# Marineland double bright LED's



## katoking (Jan 18, 2011)

read this..http://www.plantedtank.net/forums/lighting/160396-led-lighting-compendium.html


----------



## shortsboy (Feb 6, 2011)

According to the info herehttp://www.plantedtank.net/forums/lighting/160396-led-lighting-compendium.html you're looking at around 35 mms of PAR at 12 inches (your tank height). That would put you in low to low-mid, although because the closest fixture to your tank size is 24", there could be some dark spots at either end.


----------



## longbeach (Nov 2, 2011)

Thank you... a great write-up!!!!!!


----------



## DogFish (Jul 16, 2011)

longbeach said:


> 12 leds would equal 12 watts of lighting?? That isn't much.


That 12wt may equal over 100wt of incandescent light if that help put it in perspective. 

I've found the hard part about talking PAR values with LEDs is finding the PAR values info to discuss. Many sellers are not providing it.

I know the Electrical engineers will correct me on this, It seems easier to find Lumen ratings. I have 2400 Lumen total over my tank and I'm dimming that 50%. 


Do you have a link for the sale?


----------



## shortsboy (Feb 6, 2011)

It's here: http://www.kensfish.com/sales-page.html


----------



## madness (Jul 31, 2011)

I used to have one of these on a 29 gallon for fish only and it looked nice enough.

Going to have to reference the PAR data for plant growth info but it was pleasing to the eye in the application that I used it in.

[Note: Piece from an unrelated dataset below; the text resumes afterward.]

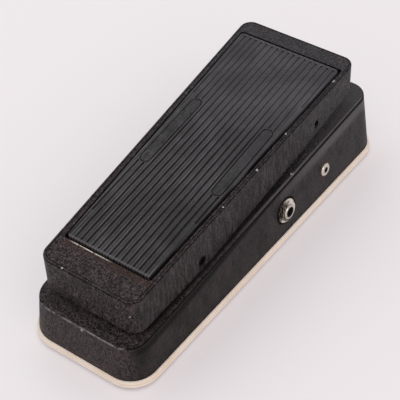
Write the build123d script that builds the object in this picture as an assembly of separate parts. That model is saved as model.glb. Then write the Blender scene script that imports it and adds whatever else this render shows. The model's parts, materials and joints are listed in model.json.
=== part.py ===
"""Volume pedal: a cast treadle rocks on a cast wedge chassis and drives a pot through a rack and pinion.

Frame, in millimetres: +X is the player's right, +Y runs from heel to toe, +Z is up.
The origin is on the floor, under the middle of the chassis.
"""

import math
import os

from build123d import *

# Chassis casting
CHASSIS_LENGTH = 250.0
CHASSIS_HEEL_HALF = 39.0
CHASSIS_TOE_HALF = 50.7
CHASSIS_CORNER_R = 17.0
CHASSIS_BOTTOM_Z = 6.2
CHASSIS_DRAFT = 7.5
CHASSIS_WALL = 3.0
DECK_MID_Z = 39.1
DECK_SLOPE = 3.72
DECK_THICKNESS = 3.0
DECK_EDGE_R = 1.1
DECK_SLOT_CORNER_R = 2.0
BLIND_SKIN = 0.7

# Base: gasket, plate, feet and the screws that hold them
GASKET_OUTSET = 1.5
GASKET_STEP = 0.6
GASKET_STEP_Z = 3.9
GASKET_EDGE_R = 1.0
GASKET_INSET = 5.0
GASKET_BOTTOM_Z = 1.4
PLATE_BOTTOM_Z = 4.0
PLATE_THICKNESS = 1.6
PLATE_INSET = 1.5
CORNER_POSTS = [(26.0, -111.0), (36.0, 111.0)]
POST_R = 6.0
FOOT_R = 7.4
FOOT_TAPER = 0.8
FOOT_BORE_R = 2.3
FOOT_RECESS_R = 4.3
FOOT_RECESS_Z = 2.5
FOOT_WASHER_T = 0.6
BASE_SCREW_R = 1.95
BASE_SCREW_TIP_Z = 16.0
BASE_SCREW_HEAD = (3.7, 1.6)
RIVET_HOLE_R = 1.55

# Treadle casting
TREADLE_MID_Z = 69.44
TREADLE_SLOPE = 4.39
TREADLE_HEEL_Y = -112.6
TREADLE_TOE_Y = 105.6
TREADLE_HEEL_HALF = 32.5
TREADLE_TOE_HALF = 40.0
TREADLE_CORNER_R = 7.5
TREADLE_DRAFT = 0.9
TREADLE_WALL = 2.8
TREADLE_PLATE = 4.2
TREADLE_EDGE_R = 0.9
TREADLE_OUTLINE_Z = 70.0
TREADLE_SKIRT = 50.0
RIM_GROOVE_INSET = 1.3
RIM_GROOVE_WIDTH = 0.5
RIM_GROOVE_DEPTH = 0.3
SKIRT_CURVE_MID = (25.0, 45.5)
SKIRT_CURVE_TOE = (106.0, 58.2)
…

I got it for my mom for her 29 gallon tank and it worked well until she accidentally dropped it into the tank.


----------



## longbeach (Nov 2, 2011)

The 24"----36" is 600 lumens... thats all the tech info Marineland has on it!!!


----------



## madness (Jul 31, 2011)

Samamorgan's thread has some hobbyist recorded PAR data though which should be helpful.


----------



## GeToChKn (Apr 15, 2011)

longbeach said:


> The 24"----36" is 600 lumens... thats all the tech info Marineland has on it!!!


Wrong. Full par data at 12" and 24" from the marineland site.

http://www.marineland.com/uploadedFiles/Marineland/Products/11083 ML LED Flip Book_v5.pdf


----------



## longbeach (Nov 2, 2011)

Gosh dang it!!! Thanks again...I saw no further tech info!!..lol Much better info, tanks!!!!


----------



## Hoppy (Dec 24, 2005)

Note that these give more PAR when they are as long as the tank, compared to when they can be stretched to fit the tank. This is because there are more LEDs on the longer ones.


----------



## DogFish (Jul 16, 2011)

If I'm understanding that for a 20L the 24-36" Double Bright should be enough for low light plants or emerged growth?


----------



## samamorgan (Dec 31, 2011)

I used the marineland data on the host message in that thread, i wish i could get better numbers for that unit though. Two depths just doesn't cut it. That doesn't really say much in terms of light output with so little information. DogFish, if you read the entire first post it explains what the PAR values mean, and from there you can just match up a fixture to fit your size and PAR needs.


----------



## GeToChKn (Apr 15, 2011)

I had the single bright and just sold it off. It wasn't enough for moss. lol.


----------



## bigstick120 (May 23, 2005)

So those that are running the double bright on the 12 Gallon longs, is it enough light? I would think with such a shallow tank that fixture should get you to the high end of medium light?


----------



## Shrimpaholic (Jul 7, 2012)

I have the Single Bright Marineland LED on the back of my tank and the plants I have are growing fine. But I also have a 15w full spectrum flourescent towards the front. Below the Single Bright Marineland I have a Jungle Val, Anacharis, Wysteria, and a foxtail all of which are growing and healthy.

That being said I wish I would have bought the Aqueon LED light fixture (comes with one LED strip and is about the equivalent of the Single Bright Marineland LED) for the same price because it has replacable LED strips and you can add up to 3 LED strips.

But yes, the Single Bright Marineland LED is not very bright and imo to dark as a single light source even for just lighting without plants.

Sent from my Samsung Galaxy using Tapatalk 2


----------



## Shrimpaholic (Jul 7, 2012)

bigstick120 said:


> So those that are running the double bright on the 12 Gallon longs, is it enough light? I would think with such a shallow tank that fixture should get you to the high end of medium light?


I would think it's sufficent light for low to medium light plants in a 12g. 

Sent from my Samsung Galaxy using Tapatalk 2


----------



## Hoppy (Dec 24, 2005)

I think 12 gallon long tanks are about 9 inches high, so allowing 2 inches for substrate, a light on top of the tank would only be 7 inches from the substrate. A Marineland double bright light would probably give around 50-60 micromols of PAR, unless it is raised a bit.


----------



## bigstick120 (May 23, 2005)

Hoppy said:


> I think 12 gallon long tanks are about 9 inches high, so allowing 2 inches for substrate, a light on top of the tank would only be 7 inches from the substrate. A Marineland double bright light would probably give around 50-60 micromols of PAR, unless it is raised a bit.


You think that is all? @ 12" its at 50 PAR according to the chart you posted above. At 5" less I would only pick up a few PAR?


----------



## Hoppy (Dec 24, 2005)

I assumed you would use the 24 inch long light. The 36 inch long one would give you a lot more PAR, probably around 50% more.


----------



## bigstick120 (May 23, 2005)

Hoppy said:


> I assumed you would use the 24 inch long light. The 36 inch long one would give you a lot more PAR, probably around 50% more.


Im trying to figure out what light for a 12 gallon long, 36x9x10. Think the marineland 36 would get me to the high end of medium light?


----------



## Markahsf (Feb 27, 2012)

All I know is that it looked pretty dim in my 10 gallon. 

Sent from my Samsung Galaxy S3 using Tapatalk 2.


----------



## somewhatshocked (Aug 8, 2011)

Most of us using the 36" fixture on 12gal long tanks have to raise them in order to function at lower lighting levels. 

CO2 is a definite requirement if the fixture is near the surface of the water.


----------